>> begin

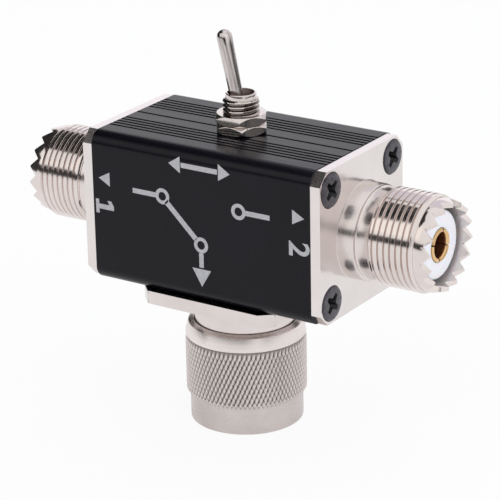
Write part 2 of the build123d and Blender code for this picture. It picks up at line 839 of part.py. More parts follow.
rocker_up = Plane(
    origin=(0, 0, rocker_z),
    x_dir=(math.cos(half_rock), 0, -math.sin(half_rock)),
    z_dir=(math.sin(half_rock), 0, math.cos(half_rock)),
)
with BuildPart() as rocker_contact:
    with BuildSketch(half_section(rocker_up)):
        with BuildLine():
            ThreePointArc(
                (-rocker_hump_reach, hump_z), (0, rocker_thickness), (rocker_hump_reach, hump_z)
            )
            Polyline(
                (rocker_hump_reach, hump_z),
                (rocker_wing_reach, rocker_thickness),
                (rocker_length / 2, rocker_thickness),
                (rocker_length / 2, 0),
                (rocker_wing_reach - rocker_thickness / 2, 0),
                (rocker_hump_reach, hump_z - rocker_thickness),
                (rocker_rib_radius, 0),
                (-rocker_rib_radius, 0),
                (-rocker_hump_reach, hump_z - rocker_thickness),
                (rocker_thickness / 2 - rocker_wing_reach, 0),
                (-rocker_length / 2, 0),
                (-rocker_length / 2, rocker_thickness),
                (-rocker_wing_reach, rocker_thickness),
                (-rocker_hump_reach, hump_z),
            )
        make_face()
        Circle(rocker_rib_radius)
    extrude(amount=rocker_width / 2, both=True)
save(rocker_contact, "rocker_contact")

head_radius = terminal_thickness / 2
head_drop = (
    contact_closed_gap + head_radius + terminal_pitch * math.sin(half_rock)
) / math.cos(half_rock)
head_z = rocker_z - head_drop
for number, side in ((1, -1), (2, 1)):
    with BuildPart() as terminal:
        with BuildSketch(Plane.XZ):
            with Locations((side * terminal_pitch, head_z)):
                Circle(head_radius)
                Rectangle(
                    terminal_thickness, head_z - terminal_bottom, align=(Align.CENTER, Align.MAX)
                )
        extrude(amount=terminal_width / 2, both=True)
        wire_hole = Plane(origin=(side * terminal_pitch, 0, wire_level), z_dir=(1, 0, 0))
        with Locations(wire_hole.location):
            Hole(cup_bore_radius)
    save(terminal, f"terminal_antenna_{number}")

cradle_radius = rocker_rib_radius + cradle_clearance
cradle_bottom = rocker_z - cradle_radius - cradle_wall
with BuildPart() as terminal_common:
    with BuildSketch(Plane.XZ):
        with Locations((0, rocker_z)):
            Rectangle(cradle_width, cradle_radius + cradle_wall, align=(Align.CENTER, Align.MAX))
            Circle(cradle_radius, mode=Mode.SUBTRACT)
            Rectangle(
                cradle_width, cradle_slot_depth, align=(Align.CENTER, Align.MAX), mode=Mode.SUBTRACT
            )
        with Locations((0, cradle_bottom)):
            Rectangle(
                terminal_thickness, cradle_bottom - terminal_bottom, align=(Align.CENTER, Align.MAX)
            )
    extrude(amount=terminal_width / 2, both=True)
    with Locations(Plane(origin=(0, 0, wire_level), z_dir=(1, 0, 0)).location):
        Hole(cup_bore_radius)
save(terminal_common, "terminal_common")

# ---------------------------------------------------------------- wires
cup_bottom = housing_length / 2 - cup_reach + cup_depth
for number, side in ((1, -1), (2, 1)):
    wire_end = side * (terminal_pitch - head_radius - wire_tail)
    bend_in = side * (terminal_pitch + head_radius + wire_straight)
    bend_out = bend_in + side * wire_bend_run
    with BuildPart() as wire:
        with BuildLine() as route:
            Line((side * cup_bottom, 0, axis_z), (bend_out, 0, axis_z))
            Spline(
                (bend_out, 0, axis_z),
                (bend_in, 0, wire_level),
                tangents=((-side, 0, 0), (-side, 0, 0)),
            )
            Line((bend_in, 0, wire_level), (wire_end, 0, wire_level))
        with BuildSketch(Plane(origin=route.line @ 0, z_dir=route.line % 0)):
            Circle(wire_radius)
        sweep()
    save(wire, f"wire_antenna_{number}")

common_start = housing_bottom + plug_cup_reach - cup_depth
with BuildPart() as wire_common:
    with BuildLine() as route:
        FilletPolyline(
            (0, 0, common_start),
            (0, 0, common_rise),
            (common_wire_offset, 0, common_rise + common_wire_offset),
            (common_wire_offset, 0, wire_level),
            (-head_radius - wire_tail, 0, wire_level),
            radius=common_wire_bend,
        )
    with BuildSketch(Plane(origin=route.line @ 0, z_dir=route.line % 0)):
        Circle(wire_radius)
    sweep()
save(wire_common, "wire_common")
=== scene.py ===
import bpy
import bmesh
import json
import math
from mathutils import Matrix, Vector


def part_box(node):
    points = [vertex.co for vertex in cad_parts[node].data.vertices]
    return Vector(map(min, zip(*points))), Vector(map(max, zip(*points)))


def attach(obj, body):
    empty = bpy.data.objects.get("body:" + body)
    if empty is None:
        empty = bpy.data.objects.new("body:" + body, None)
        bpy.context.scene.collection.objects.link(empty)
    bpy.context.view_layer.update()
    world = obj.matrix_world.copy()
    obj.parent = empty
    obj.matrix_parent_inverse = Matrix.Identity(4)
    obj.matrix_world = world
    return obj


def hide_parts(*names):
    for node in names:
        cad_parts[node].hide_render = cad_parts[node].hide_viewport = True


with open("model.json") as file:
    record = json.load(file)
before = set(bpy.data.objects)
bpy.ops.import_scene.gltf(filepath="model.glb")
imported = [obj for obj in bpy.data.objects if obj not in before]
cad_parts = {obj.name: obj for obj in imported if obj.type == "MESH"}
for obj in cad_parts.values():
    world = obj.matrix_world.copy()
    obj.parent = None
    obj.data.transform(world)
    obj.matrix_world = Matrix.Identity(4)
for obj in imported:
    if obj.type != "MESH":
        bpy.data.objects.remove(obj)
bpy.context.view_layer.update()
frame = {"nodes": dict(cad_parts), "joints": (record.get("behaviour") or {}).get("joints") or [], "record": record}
MM = 0.001


# ------------------------------------------------------------------ sizes from the solids, in millimetres
def corners_of(node):
    """The lowest and highest corners of a solid."""
    return [[round(value / MM, 3) for value in corner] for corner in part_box(node)]


housing_low, housing_high = corners_of("housing_tube")
HOUSING_HALF, HALF_SIDE, _ = housing_high
HOUSING_BOTTOM = housing_low[2]
AXIS_Z = round((housing_low[2] + housing_high[2]) / 2, 3)
SOCKET_LENGTH = round(corners_of("antenna_2_socket_body")[1][0] - HOUSING_HALF, 3)
KNURL_CREST, _, NUT_LENGTH = corners_of("coupling_nut")[1]
lever_throw = next(joint for joint in frame["joints"] if joint["name"] == "lever_throw")
PIVOT_Z = round(lever_throw["pos_m"][2] / MM, 3)
LEVER_LEAN = math.radians(lever_throw["range_deg"][1] / 2)

# ------------------------------------------------------------------ sizes of the new pieces, in millimetres
# Turns are in degrees
# Housing: its rounded corners and the grooves of its top and underside
HOUSING_CORNER = 2.4
HOUSING_EDGE = 0.07
GROOVE_WIDTH = 0.42
GROOVE_DEPTH = 0.35
GROOVE_PITCH = 1.1
GROOVE_GROUP_Y = 5.55
GROOVES_EACH_SIDE = 5

# Print on the front
INK = 0.025
STROKE = 0.85
BLADE_STROKE = 0.95
DOT_RADIUS = 1.35
DOT_WALL = 0.62
DIGIT_SIZE = 5.2

# Flange plates and their countersunk screws
ANTENNA_PLATE = 1.75
PLUG_PLATE = 2.25
PLATE_EDGE = 0.16
SCREW_REACH = 9.4
SCREW_LENGTH = 7.6
SCREW_RADIUS = 1.5
HEAD_RADIUS = 2.8
HEAD_SINK = 0.15
HEAD_TOP = 0.21
RECESS_DEPTH = 1.2
RECESS_TAPER = 0.5
SCREW_EDGE = 0.05

# Antenna sockets, measured out from the housing's end
THREAD_PITCH = 1.058
THREAD_RADIUS = 7.94
THREAD_DEPTH = 0.38
THREAD_START = 7.0
THREAD_END = SOCKET_LENGTH - 2.7
TEETH_ROOT = SOCKET_LENGTH - 1.6
TOOTH_TURN = 22.5
FIRST_TOOTH = 18.0
TOOTH_LEAN = 0.36
TOOTH_FLARE = 0.05
BOSS_RADIUS = 7.9
BOSS_END = 4.85
NECK_RADIUS = 7.35
SOCKET_BORE = 6.35
SHELL_FLOOR = 2.6
SHELL_HOLE = 4.7

# Contacts
CONTACT_RADIUS = 2.70
CONTACT_BORE = 1.98
CONTACT_FLOOR = SOCKET_LENGTH - 12.5
CONTACT_SHOULDER = CONTACT_FLOOR - 1.6
SLOT_ROOT = 7.9
SLOT_TURN = 5.5
FIRST_SLOT = -15.0
SLEEVE_END = 15.3
CUP_RADIUS = 1.6
CUP_BORE = 0.56
CUP_FLOOR = -4.0
CUP_END = -7.0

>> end

● PROBLEM:
Where a line holds the string "context", copy that line.

● EXERCISE SOLUTION:
        bpy.context.scene.collection.objects.link(empty)
    bpy.context.view_layer.update()
bpy.context.view_layer.update()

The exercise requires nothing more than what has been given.